The hallucinations continued through the night. Ranney said he had a sense that people were with him, and he was delegating simple tasks to each of the imaginary friends. But they were failing him.

Still, he pushed on, one step at a time, until eventually reaching his starting point. He arrived at Spooner Summit at 8:52 a.m. to a crowd of one — Tebbutt.

"It was just Mike. He was there to give me a high-five," Ranney said.

Tebbutt said he took the sleep-deprived and loopy Ranney out to breakfast, where the friends chatted about their experiences.

Ranney said he went out super light, not even bringing a water filter or an abundance of food. While he took some chances drinking unfiltered water, the strategy paid off in the end. He got only one blister along the way and, aside from fatigue, felt fine in the wake of his feat.
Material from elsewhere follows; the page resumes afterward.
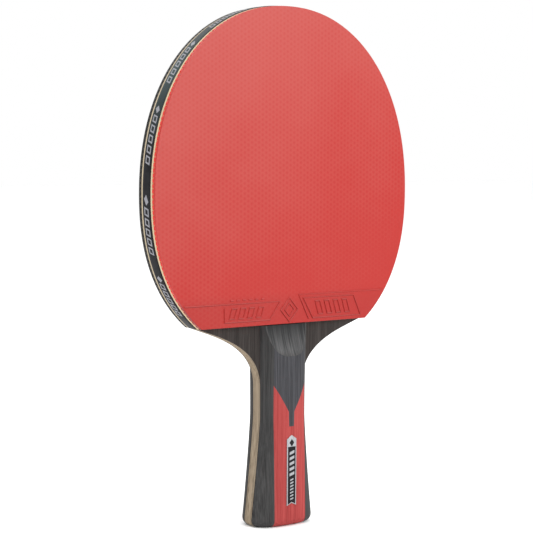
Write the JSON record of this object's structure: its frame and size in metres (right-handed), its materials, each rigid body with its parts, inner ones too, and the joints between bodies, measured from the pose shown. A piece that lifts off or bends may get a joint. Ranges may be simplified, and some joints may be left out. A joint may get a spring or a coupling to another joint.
{
  "type": "table tennis bat",
  "caption": "Table tennis bat with a laminated wood blade, a flared wooden grip, a smooth pimples-in rubber on each side and a taped head edge.",
  "frame": {"origin": "middle of the flat butt end of the grip", "axes": "+Z from the butt to the top of the head, -Y out of the red playing side, +X to the right when the red side is seen upright"},
  "size_m": [0.1506, 0.0234, 0.2498],
  "materials": {
    "pale_wood": "bare wood, sanded smooth",
    "carbon": "woven fibre set in resin, cut edge only",
    "dark_veneer": "brownish black dyed veneer, satin",
    "front_sponge": "matte foamed rubber",
    "back_sponge": "matte foamed rubber",
    "red_rubber": "smooth satin rubber",
    "black_rubber": "smooth satin rubber",
    "edge_tape": "glossy printed tape",
    "dark_wood": "dyed wood with straight grain, satin",
    "arrow_wood": "dyed wood with straight grain, satin",
    "red_wood": "dyed wood with straight grain, satin",
    "badge_metal": "brushed, satin",
    "badge_enamel": "gloss enamel"
  },
  "bodies": {
    "root": {"core_ply": "pale_wood", "carbon_ply_front": "carbon", "inner_ply_front": "pale_wood", "outer_veneer_front": "dark_veneer", "carbon_ply_back": "carbon", "inner_ply_back": "pale_wood", "outer_veneer_back": "dark_veneer", "front_sponge": "front_sponge", "front_topsheet": "red_rubber", "back_sponge": "back_sponge", "back_topsheet": "black_rubber", "edge_tape": "edge_tape", "grip_flank_left_front": "dark_wood", "grip_flank_right_front": "dark_wood", "grip_wing_left_front": "red_wood", "grip_wing_right_front": "red_wood", "grip_arrow_front": "arrow_wood", "grip_spine_front": "red_wood", "grip_flank_left_back": "dark_wood", "grip_flank_right_back": "dark_wood", "grip_wing_left_back": "red_wood", "grip_wing_right_back": "red_wood", "grip_arrow_back": "arrow_wood", "grip_spine_back": "red_wood", "badge_plate": "badge_metal", "badge_panel": "badge_enamel", "badge_lozenge": "badge_enamel"}
  },
  "joints": []
}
Should someone break his new fastest known unsupported time — meaning no external support of any kind — Ranney said he'll remain satisfied with his efforts.

"Unlike most things in life, I think records are more about the getting than the having. I think it would be amazing to see someone else break 50 hours," he said, adding that he's already received an email from someone who wants to top his record. "I'd love to see a really good runner go after it."

Tebbutt, however, just might give it another shot.

"Sean has forced me to start my training for next year's attempt," he said.

As far as the overall fastest known time on the Tahoe Rim Trail — which, according to both Tebbutt and Ranney, measures closer to 172-175 miles — Spanish ultrarunning phenom Kilian Jornet ran it with full support in 38 hours and 32 minutes. The Tahoe Rim Trail records are listed at fastestknowntime.proboards.com.